Nature and matter are inherently counterposed. The Tao is Nature and te is matter. The two are contraries, but not to be separated. Of all living things under Heaven, there are none that do not accommodate the Tao’s vital intent, and the constructivity of te. Life and death, movement and stillness: these are harmonization of Tao with te; neither side can be dispensed with. If either is dispensed with, then Tao without te will become an empty void, and te without the Tao will end in dissolution of being. Thus Tao together with te are what Confucians think of as benevolence and sincerity. (Benevolence is the Tao, and sincerity is te.) In science, they are truth and reality; in Buddhism, they are emptiness and form; in Christianity, they are love and sin; in Islam they are purity and truth. Perhaps we can fit these concepts into the following scheme:
And so the Tao of Heaven tends returning. The great Tao cycles, with benevolence engendering the myriad phenomena and sincerity ever arising. Between Nature and matter there are half-yang, half-yin forces that act to attune them; these are divine intermediaries. Divinity is that part of creation which is above matter and below Nature. That is, what is above bodily essence and below cosmic ch’i is divinity. Those who cultivate the Tao unite bodily essence and cosmic ch’i. They return from matter back to Nature; from the acquired they rejoin with the innate; from reality they accord with truth. They emanate bonding force and are answered by harmonizing force; thus they can become divine. Conversely, if sacred beings do not follow Heavenly principles, their worldly mind will arise. Their remnant yang e-tropons will give off heat and grow heavier, whereupon they will sink down into reality and become matter. That is why it is said “sacred and mundane are equal”.

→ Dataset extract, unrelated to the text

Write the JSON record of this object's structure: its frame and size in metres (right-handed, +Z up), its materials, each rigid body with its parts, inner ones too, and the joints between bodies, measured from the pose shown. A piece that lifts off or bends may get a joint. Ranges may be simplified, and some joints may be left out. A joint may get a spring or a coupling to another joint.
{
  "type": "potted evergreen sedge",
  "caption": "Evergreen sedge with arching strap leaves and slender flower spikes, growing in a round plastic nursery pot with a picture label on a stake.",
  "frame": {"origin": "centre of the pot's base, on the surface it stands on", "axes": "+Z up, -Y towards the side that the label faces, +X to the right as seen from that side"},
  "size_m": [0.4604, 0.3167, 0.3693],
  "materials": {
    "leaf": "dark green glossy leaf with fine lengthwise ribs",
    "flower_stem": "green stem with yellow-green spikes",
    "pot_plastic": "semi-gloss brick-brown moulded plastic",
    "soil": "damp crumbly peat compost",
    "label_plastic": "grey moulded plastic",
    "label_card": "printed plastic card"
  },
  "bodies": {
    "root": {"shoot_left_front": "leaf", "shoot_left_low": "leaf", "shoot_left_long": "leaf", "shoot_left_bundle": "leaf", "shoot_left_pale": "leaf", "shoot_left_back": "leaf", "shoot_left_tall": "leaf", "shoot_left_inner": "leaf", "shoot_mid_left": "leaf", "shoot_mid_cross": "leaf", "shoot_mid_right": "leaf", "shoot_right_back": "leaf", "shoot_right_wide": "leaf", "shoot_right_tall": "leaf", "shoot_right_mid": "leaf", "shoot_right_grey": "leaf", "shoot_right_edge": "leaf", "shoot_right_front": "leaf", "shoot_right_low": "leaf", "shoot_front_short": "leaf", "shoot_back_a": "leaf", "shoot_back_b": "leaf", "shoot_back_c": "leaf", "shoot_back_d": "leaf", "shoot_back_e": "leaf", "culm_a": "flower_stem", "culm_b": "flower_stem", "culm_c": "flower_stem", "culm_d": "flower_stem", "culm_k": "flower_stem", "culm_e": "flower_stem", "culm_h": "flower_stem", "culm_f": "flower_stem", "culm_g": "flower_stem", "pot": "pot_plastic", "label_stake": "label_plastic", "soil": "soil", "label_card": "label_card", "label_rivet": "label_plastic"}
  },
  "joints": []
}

The basis for this equality lies in harmony. When sacred and mundane can be made equal, that is harmony. Moreover, since freed spirits are the fundamental locus of the sacred, becoming a freed spirit means attainment to the level of harmony. But a deity does not always belong to the non-physical realm. In the physical world it is a humanly-embodied deity; in the non-physical realm it is a deity in the sacred sense. If one can be a humanly-embodied deity in the physical realm, one can be in harmony with sacred beings in the non-physical realm. On this the equality of mundane and sacred is based. The sacred is the highest level for deities within a spiral system. To attain the sacred means transcending to the realm beyond one’s own. Beyond that is a further stage where one can attune and coexist with Nature. This is the highest ideal of equality between mundane and sacred. Thus, whatever has life force and gains equality with the sacredness of higher realms may be said to have “shared existence”. To attune with Nature may be called “creating life” (oneself having grasped creation). Hence come the following qualifications:
1. By seeking it through merit and faith, one gains equality with the sacred in one’s own realm.
2. By seeking it through spiritual cultivation, one finds equivalence with the sacred in the realm above.

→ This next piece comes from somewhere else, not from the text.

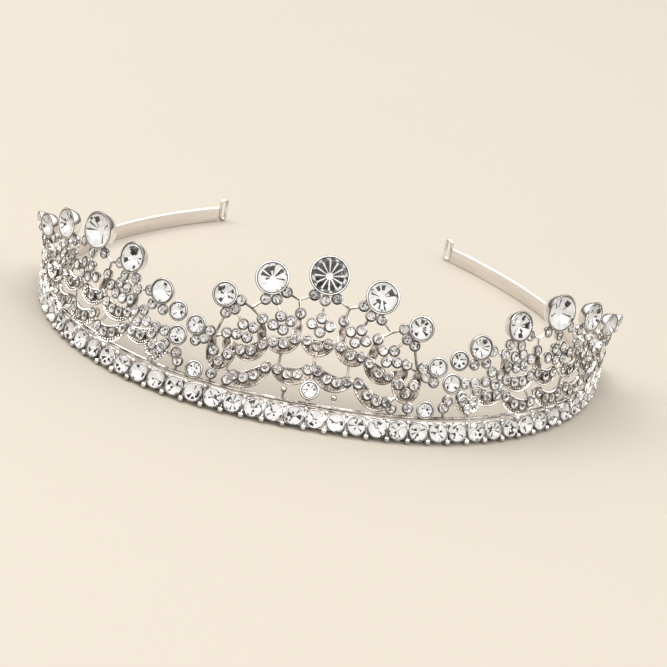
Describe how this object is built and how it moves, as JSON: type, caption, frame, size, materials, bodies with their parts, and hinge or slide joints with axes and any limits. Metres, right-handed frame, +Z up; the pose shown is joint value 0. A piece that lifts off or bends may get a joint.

3. By continuing to a further stage of sacredness and deepening one’s practice, one gains equality with Nature.
4. When a freed spirit cultivates in stages and establishes merit, it can advance by stages and gain equality with Nature.
Equality of sacred and mundane is a general description for all of the above. Each is determined by cultivation, merit, striving, and self-creation. The realm of equality between sacred and mundane have eternal life (life in the larger sense); mediocre life is particularized or composite life. Whichever kind of life it is, it demands self-creation and striving on one’s own. Otherwise even composite life will not be easy to keep, much less gaining eternal life.
Eternal life is life lived positively for all mankind and the cosmos. Composite life is pessimistic, living for one’s own momentary significance. The former is inclusive and without bounds, giving blessings without end. The latter is as fleeting as an epiphyllum flower, like dew or lightning in its inconstancy of birth and death. It is painful and deserving of pity. Thus we counterpose to it the three main kinds of striving.
1. Strive toward Heaven for equality with Nature.(that is, to harmonize with Nature)
2. Strive with Nature to be equal with higher sacred beings.(otherwise breaking through a spiral harmony system will be impossible)
3. Strive within oneself to be equal with sacred beings. (attaining eternal life)
All those who have physical cultivation but lack merit that accords with Heavenly principle, though they may rise in level, must continue to foster merit in themselves. Those who merely accord with Heavenly principle but lack cultivation can only rise by self-creation through stages. So it is that neither physical nor Heavenly principles can be dispensed with. Since ancient times ther has been this saying: “Heaven and mankind are one.”